Gov. Asa Hutchinson has questioned the legality of so-called rule 111(d), saying that the Obama administration’s environmental mandate will drive up power costs across the state, reduce jobs and lower the standard of living for most Arkansans.

“This means that additional mandates … that close coal powered plants or increase the cost of generating power from coal will cause an increase in costs to Arkansas’s residents and manufacturers,” Hutchinson argued in his letter to EPA Administrator Gina McCarthy on Dec. 1. “Such increases will negatively affect the economic growth and well-being of Arkansans.”

More recently, Federal Energy Regulatory Commissioner Colette Honorable warned Arkansas regulators during an appearance in Little Rock in late March that they should not get “caught flat-footed” by waiting until the EPA adopts proposed greenhouse gas rules before making plans on how to clean up carbon emissions from the state’s coal-fired power plants.

“This (EPA) rule will come out this summer, and I know Arkansas has certainly joined the litigation effort as there has been several other states who have, but my point has been this … that (legal) tract can move along and it will, but we are not harmed and we are better served if we engage in this effort now,” said the former Arkansas Public Service Commission (PSC) chairwoman.

Last week, ADEQ Director Becky Keogh told Talk Business & Politics that she fully expects the EPA to adopt proposed guidelines in June, although she was uncertain what those rules would look like.

“We fully expect the EPA to move forward with final plans sometime in the mid-summer,” Keogh said in an interview. “We are looking at what that means for Arkansas. We are in conversations (or debate) about what Arkansas actions should take – in terms of developing a state plan or watching to see what the final rule will say.”

Keogh said she believes that comments submitted to the EPA by Arkansas stakeholder groups will be taken into consideration in the final rules. “We believe those comments are being listened too, and anticipate there will be some changes,” Keogh said. “Right now, as an agency, we are trying to evaluate what’s the best route forward and really understand what is being asked of the state … to make sure we have factored in both environmental and economic development (considerations).”

Also, when SPP rival Midcontinent Independent System Operator (MISO) announced the grand-opening of its new $22 million regional command center in West Little Rock on March 24, CEO John Bear said the regional grid operator will remain neutral concerning the ongoing EPA debate on the stringent “dirty air” rules, despite the fact the costs to comply with the president’s mandate could reach as high as $90 billion over 20 years.

Like SPP, MISO has conducted an internal analysis that estimates potential costs to comply with the EPA order will top about $3 billion annually to cut carbon emissions at existing power plants in the grid operator’s 15-state footprint across the U.S.

“Our view is that the rules are going to be what the rules are going to be,” Bear said. “We are going to figure out the most efficient and reliable way to implement it, whatever it comes out to be.”

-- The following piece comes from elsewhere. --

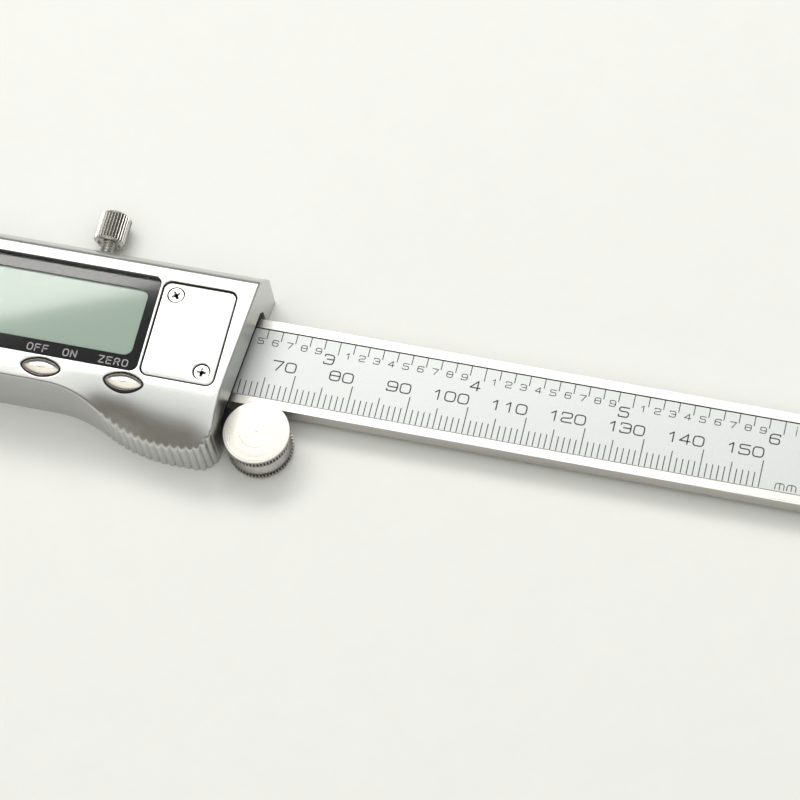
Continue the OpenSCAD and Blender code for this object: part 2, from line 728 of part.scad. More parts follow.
beam();
scale_circuit();
scale_label();
end_stop();
end_stop_screws();
slider_frame();
gib_strip();
gib_screws();
depth_rod();
depth_rod_rivet();
casing();
back_plate();
casing_screws();
circuit_board();
chip_seal();
quartz_crystal();
zebra_strips();
lcd_holder();
lcd_glass();
window_mask();
window_lens();
rubber_keypad();
button_units();
button_power();
button_zero();
battery_cell();
battery_spring();
battery_clip();
battery_cover();
battery_cover_screws();
lock_pad();
lock_screw();
lock_knob();
roller_bracket();
bracket_screws();
thumb_roller_upper();
thumb_roller_lower();
roller_axle();
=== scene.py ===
"""Finish, fine shapes and stage of a digital caliper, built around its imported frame.

Axes: +X along the beam away from the jaws, +Y towards the lock screw, +Z out of the display.
Sizes here are in millimetres unless a property says otherwise, and meshes are made in metres.
"""

import math

import bmesh
import bpy
import numpy as np
from bpy.props import FloatProperty, FloatVectorProperty, IntProperty, PointerProperty
from mathutils import Matrix, Vector
from mathutils.geometry import delaunay_2d_cdt


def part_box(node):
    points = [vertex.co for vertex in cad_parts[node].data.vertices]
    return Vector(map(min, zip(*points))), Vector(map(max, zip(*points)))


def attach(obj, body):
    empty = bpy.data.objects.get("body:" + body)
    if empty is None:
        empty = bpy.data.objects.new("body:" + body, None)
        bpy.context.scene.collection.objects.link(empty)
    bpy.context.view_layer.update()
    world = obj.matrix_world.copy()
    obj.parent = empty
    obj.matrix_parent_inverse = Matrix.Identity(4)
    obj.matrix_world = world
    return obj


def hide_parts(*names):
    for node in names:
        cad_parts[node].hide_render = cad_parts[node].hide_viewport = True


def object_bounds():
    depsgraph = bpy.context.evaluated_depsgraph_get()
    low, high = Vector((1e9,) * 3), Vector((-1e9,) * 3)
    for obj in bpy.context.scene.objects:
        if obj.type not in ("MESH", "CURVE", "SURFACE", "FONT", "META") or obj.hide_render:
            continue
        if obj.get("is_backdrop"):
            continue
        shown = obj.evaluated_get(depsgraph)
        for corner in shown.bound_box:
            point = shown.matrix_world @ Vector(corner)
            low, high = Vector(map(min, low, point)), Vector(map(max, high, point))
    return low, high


bl_info = {
    "name": "Digital caliper",
    "version": (1, 0, 0),
    "blender": (4, 5, 0),
    "location": "View3D > Sidebar > Caliper",
    "description": "Builds the finished pieces of a digital caliper around its packed frame",
    "category": "Object",
}

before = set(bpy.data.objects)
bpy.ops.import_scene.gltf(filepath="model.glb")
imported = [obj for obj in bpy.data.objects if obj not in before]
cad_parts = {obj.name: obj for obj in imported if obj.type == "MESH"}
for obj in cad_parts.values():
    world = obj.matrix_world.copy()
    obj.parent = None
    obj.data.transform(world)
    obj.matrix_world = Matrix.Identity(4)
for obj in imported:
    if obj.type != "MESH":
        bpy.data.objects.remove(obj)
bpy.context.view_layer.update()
MM = 0.001


def box(node):
    """Lowest and highest corner of a CAD node, in millimetres."""
    lo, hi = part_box(node)
    return lo / MM, hi / MM


# ---------------------------------------------------------------- sizes and colours


def length(name, about, default, **more):
    return FloatProperty(name=name, description=about, default=default, unit="LENGTH", **more)


def colour(name, about, default):
    return FloatVectorProperty(
        name=name, description=about, default=default, size=3, subtype="COLOR", min=0, max=1
    )


class CasingSizes(bpy.types.PropertyGroup):
    face_edge: length("Face edge", "Radius of the edge round the display face", 0.45 * MM)
    recess_edge: length("Recess edge", "Radius of the edge round each recess", 0.14 * MM)
    wall: length("Wall", "Wall thickness", 1.3 * MM)
    brow_width: length("Brow width", "Width of the slope on the lock screw's side", 2.7 * MM)
    brow_drop: length("Brow drop", "Fall of that slope", 4.5 * MM)
    grip_depth: length("Serration depth", "Depth of the thumb grip's serrations", 0.36 * MM)
    grip_pitch: length("Serration pitch", "Distance between serrations", 1.43 * MM)
    grip_count: IntProperty(name="Serrations", description="Serrations in the thumb grip", default=16)


class ScaleSizes(bpy.types.PropertyGroup):
    line_width: length("Line width", "Width of a graduation line", 0.17 * MM)
    inch_line_width: length("Inch line width", "Width of an inch line", 0.16 * MM)
    number_height: length("Number height", "Height of the large numbers", 1.95 * MM)
    small_height: length("Small number height", "Height of the small inch numbers", 1.2 * MM)
    stroke: length("Stroke", "Stroke width of the large numbers", 0.23 * MM)
    ink: length("Ink", "Thickness of the print", 0.006 * MM)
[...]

SPP spokesman Tom Kleckner said the Little Rock grid operator is currently conducting a third study, which will look at state-by-state costs to comply with the EPA’s carbon emission rules. To date, Arkansas regulators and stakeholders have not decided whether to submit a regional or state compliance plan to the EPA.

According to the EPA, states will have a year after the final rules are adopted in June to create their own long-term strategies to reduce emissions, whether through cutting coal consumption, increasing renewable energy, or implementing a cap-and-trade program. Similar to the Affordable Care Act, if states don’t make a plan of their own, then the federal government would step in and create one for them.